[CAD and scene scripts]
-.-.-
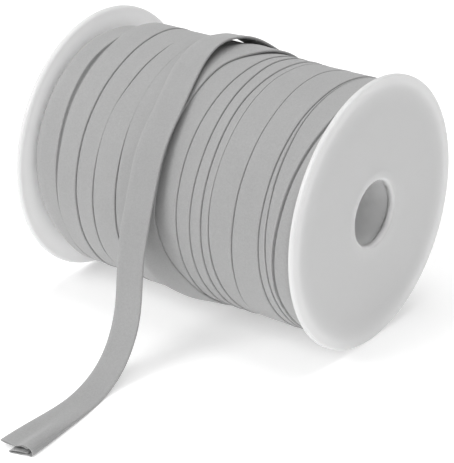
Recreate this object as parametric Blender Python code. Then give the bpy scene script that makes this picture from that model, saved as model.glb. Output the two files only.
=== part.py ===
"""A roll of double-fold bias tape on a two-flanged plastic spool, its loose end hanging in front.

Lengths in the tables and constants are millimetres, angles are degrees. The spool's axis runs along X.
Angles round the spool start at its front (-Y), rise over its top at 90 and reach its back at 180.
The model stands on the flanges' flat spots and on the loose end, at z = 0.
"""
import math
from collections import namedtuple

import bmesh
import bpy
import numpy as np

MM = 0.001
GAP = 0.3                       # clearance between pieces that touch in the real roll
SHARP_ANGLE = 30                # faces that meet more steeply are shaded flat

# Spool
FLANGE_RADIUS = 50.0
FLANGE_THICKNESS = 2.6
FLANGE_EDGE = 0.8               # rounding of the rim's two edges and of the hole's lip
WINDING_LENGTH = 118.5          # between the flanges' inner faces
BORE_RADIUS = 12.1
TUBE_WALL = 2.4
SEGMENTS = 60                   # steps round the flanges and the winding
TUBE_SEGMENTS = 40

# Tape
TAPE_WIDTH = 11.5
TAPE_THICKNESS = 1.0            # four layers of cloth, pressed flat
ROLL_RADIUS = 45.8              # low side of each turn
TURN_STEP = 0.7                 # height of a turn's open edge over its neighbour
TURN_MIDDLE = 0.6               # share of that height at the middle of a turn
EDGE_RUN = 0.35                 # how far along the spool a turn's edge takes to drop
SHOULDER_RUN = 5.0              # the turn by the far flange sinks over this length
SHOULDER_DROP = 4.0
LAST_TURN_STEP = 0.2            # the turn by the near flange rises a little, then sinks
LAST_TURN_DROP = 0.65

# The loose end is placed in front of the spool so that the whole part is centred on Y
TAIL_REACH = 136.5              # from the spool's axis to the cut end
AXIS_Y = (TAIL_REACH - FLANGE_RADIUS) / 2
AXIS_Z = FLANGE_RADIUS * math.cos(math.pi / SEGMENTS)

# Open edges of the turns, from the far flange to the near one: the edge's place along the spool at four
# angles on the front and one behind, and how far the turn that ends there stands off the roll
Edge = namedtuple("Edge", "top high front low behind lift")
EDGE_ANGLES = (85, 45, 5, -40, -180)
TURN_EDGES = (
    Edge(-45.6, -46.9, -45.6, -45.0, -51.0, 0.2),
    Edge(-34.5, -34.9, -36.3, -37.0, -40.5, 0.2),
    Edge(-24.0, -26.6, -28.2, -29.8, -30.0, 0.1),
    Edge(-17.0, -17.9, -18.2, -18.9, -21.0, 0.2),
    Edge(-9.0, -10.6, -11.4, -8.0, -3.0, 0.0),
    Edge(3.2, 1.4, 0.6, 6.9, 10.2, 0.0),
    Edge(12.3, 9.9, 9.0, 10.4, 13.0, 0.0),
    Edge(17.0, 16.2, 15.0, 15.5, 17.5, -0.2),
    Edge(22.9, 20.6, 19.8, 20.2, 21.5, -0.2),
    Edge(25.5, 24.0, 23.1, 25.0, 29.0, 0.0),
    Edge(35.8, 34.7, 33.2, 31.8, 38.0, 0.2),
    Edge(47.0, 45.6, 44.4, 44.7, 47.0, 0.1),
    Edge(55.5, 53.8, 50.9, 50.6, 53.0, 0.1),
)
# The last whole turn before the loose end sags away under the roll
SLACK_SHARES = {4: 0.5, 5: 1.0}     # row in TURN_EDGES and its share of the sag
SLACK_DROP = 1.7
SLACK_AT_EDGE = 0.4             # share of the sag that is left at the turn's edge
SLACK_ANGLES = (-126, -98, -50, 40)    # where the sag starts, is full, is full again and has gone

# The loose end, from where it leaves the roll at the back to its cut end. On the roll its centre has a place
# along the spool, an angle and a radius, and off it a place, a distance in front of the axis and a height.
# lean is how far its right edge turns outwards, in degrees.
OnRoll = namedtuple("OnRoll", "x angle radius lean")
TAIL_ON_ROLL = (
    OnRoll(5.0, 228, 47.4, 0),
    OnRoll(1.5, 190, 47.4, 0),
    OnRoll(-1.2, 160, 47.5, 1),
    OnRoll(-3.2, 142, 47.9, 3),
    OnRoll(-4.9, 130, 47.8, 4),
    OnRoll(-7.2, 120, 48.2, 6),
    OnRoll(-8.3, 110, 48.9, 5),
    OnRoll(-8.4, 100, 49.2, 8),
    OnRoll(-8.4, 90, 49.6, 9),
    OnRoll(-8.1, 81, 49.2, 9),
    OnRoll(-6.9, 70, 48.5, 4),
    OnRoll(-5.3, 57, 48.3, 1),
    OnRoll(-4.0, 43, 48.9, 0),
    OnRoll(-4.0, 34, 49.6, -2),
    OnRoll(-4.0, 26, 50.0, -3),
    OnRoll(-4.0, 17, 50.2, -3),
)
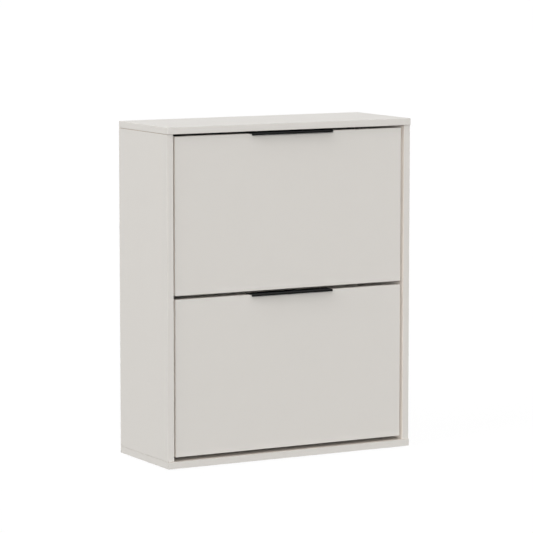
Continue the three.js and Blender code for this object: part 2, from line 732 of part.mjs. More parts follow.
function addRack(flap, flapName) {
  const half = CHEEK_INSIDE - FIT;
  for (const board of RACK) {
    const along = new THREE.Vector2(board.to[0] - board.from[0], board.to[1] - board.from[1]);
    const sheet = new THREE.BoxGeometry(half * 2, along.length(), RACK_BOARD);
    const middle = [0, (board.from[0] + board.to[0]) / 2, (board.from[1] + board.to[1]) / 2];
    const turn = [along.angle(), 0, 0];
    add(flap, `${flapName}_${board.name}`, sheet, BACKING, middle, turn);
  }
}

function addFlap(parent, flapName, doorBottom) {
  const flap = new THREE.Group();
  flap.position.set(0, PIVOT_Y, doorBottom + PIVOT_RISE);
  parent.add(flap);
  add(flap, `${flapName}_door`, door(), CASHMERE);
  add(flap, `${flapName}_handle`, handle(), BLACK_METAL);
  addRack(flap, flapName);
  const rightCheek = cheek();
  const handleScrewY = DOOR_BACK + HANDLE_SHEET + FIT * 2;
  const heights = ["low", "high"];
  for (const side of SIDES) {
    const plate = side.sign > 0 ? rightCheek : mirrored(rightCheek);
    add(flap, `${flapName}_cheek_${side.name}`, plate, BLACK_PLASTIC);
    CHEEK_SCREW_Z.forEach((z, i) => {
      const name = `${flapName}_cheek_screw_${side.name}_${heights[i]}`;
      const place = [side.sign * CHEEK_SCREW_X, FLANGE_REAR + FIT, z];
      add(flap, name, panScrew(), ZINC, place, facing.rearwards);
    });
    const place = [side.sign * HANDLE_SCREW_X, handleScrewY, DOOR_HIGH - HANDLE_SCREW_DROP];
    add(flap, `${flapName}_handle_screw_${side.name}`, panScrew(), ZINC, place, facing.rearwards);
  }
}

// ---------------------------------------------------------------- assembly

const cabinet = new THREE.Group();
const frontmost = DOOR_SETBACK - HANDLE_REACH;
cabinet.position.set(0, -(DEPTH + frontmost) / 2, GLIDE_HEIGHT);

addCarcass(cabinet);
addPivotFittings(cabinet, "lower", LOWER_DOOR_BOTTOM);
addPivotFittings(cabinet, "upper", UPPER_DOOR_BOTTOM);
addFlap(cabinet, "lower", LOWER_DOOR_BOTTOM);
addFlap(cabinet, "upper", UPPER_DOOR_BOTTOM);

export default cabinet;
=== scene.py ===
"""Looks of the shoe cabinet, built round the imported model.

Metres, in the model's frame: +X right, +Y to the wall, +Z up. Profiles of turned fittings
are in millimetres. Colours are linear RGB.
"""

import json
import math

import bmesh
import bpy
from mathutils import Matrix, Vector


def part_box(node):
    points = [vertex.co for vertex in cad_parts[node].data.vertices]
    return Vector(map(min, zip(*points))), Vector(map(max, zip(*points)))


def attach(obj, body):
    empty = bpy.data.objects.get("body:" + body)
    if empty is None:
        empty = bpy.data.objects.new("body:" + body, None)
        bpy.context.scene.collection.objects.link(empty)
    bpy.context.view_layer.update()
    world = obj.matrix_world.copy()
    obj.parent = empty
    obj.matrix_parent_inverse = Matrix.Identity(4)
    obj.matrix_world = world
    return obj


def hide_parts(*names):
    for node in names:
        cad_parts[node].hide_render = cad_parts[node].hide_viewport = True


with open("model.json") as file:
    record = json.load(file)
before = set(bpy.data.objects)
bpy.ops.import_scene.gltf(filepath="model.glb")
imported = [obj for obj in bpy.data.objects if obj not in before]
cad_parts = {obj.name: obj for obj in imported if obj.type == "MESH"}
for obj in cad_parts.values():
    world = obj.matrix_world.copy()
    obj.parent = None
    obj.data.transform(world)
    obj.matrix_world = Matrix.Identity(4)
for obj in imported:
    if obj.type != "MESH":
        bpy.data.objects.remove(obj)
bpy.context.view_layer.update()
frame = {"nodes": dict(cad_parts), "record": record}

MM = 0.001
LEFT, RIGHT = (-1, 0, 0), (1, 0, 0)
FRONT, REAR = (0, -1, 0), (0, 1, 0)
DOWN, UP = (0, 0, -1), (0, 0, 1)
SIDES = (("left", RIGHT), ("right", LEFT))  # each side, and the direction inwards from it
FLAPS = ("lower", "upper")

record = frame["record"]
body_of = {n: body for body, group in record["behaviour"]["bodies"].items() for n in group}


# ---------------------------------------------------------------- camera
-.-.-
* Task statement:
Exactly and only the lines from the line that contains "addCarcass(cabinet);" through the line that contains "bpy.data.objects.remove(obj)" are to be repeated as they stand.

* Solution to the exercise:
addCarcass(cabinet);
addPivotFittings(cabinet, "lower", LOWER_DOOR_BOTTOM);
addPivotFittings(cabinet, "upper", UPPER_DOOR_BOTTOM);
addFlap(cabinet, "lower", LOWER_DOOR_BOTTOM);
addFlap(cabinet, "upper", UPPER_DOOR_BOTTOM);

export default cabinet;
=== scene.py ===
"""Looks of the shoe cabinet, built round the imported model.

Metres, in the model's frame: +X right, +Y to the wall, +Z up. Profiles of turned fittings
are in millimetres. Colours are linear RGB.
"""

import json
import math

import bmesh
import bpy
from mathutils import Matrix, Vector


def part_box(node):
    points = [vertex.co for vertex in cad_parts[node].data.vertices]
    return Vector(map(min, zip(*points))), Vector(map(max, zip(*points)))


def attach(obj, body):
    empty = bpy.data.objects.get("body:" + body)
    if empty is None:
        empty = bpy.data.objects.new("body:" + body, None)
        bpy.context.scene.collection.objects.link(empty)
    bpy.context.view_layer.update()
    world = obj.matrix_world.copy()
    obj.parent = empty
    obj.matrix_parent_inverse = Matrix.Identity(4)
    obj.matrix_world = world
    return obj


def hide_parts(*names):
    for node in names:
        cad_parts[node].hide_render = cad_parts[node].hide_viewport = True


with open("model.json") as file:
    record = json.load(file)
before = set(bpy.data.objects)
bpy.ops.import_scene.gltf(filepath="model.glb")
imported = [obj for obj in bpy.data.objects if obj not in before]
cad_parts = {obj.name: obj for obj in imported if obj.type == "MESH"}
for obj in cad_parts.values():
    world = obj.matrix_world.copy()
    obj.parent = None
    obj.data.transform(world)
    obj.matrix_world = Matrix.Identity(4)
for obj in imported:
    if obj.type != "MESH":
        bpy.data.objects.remove(obj)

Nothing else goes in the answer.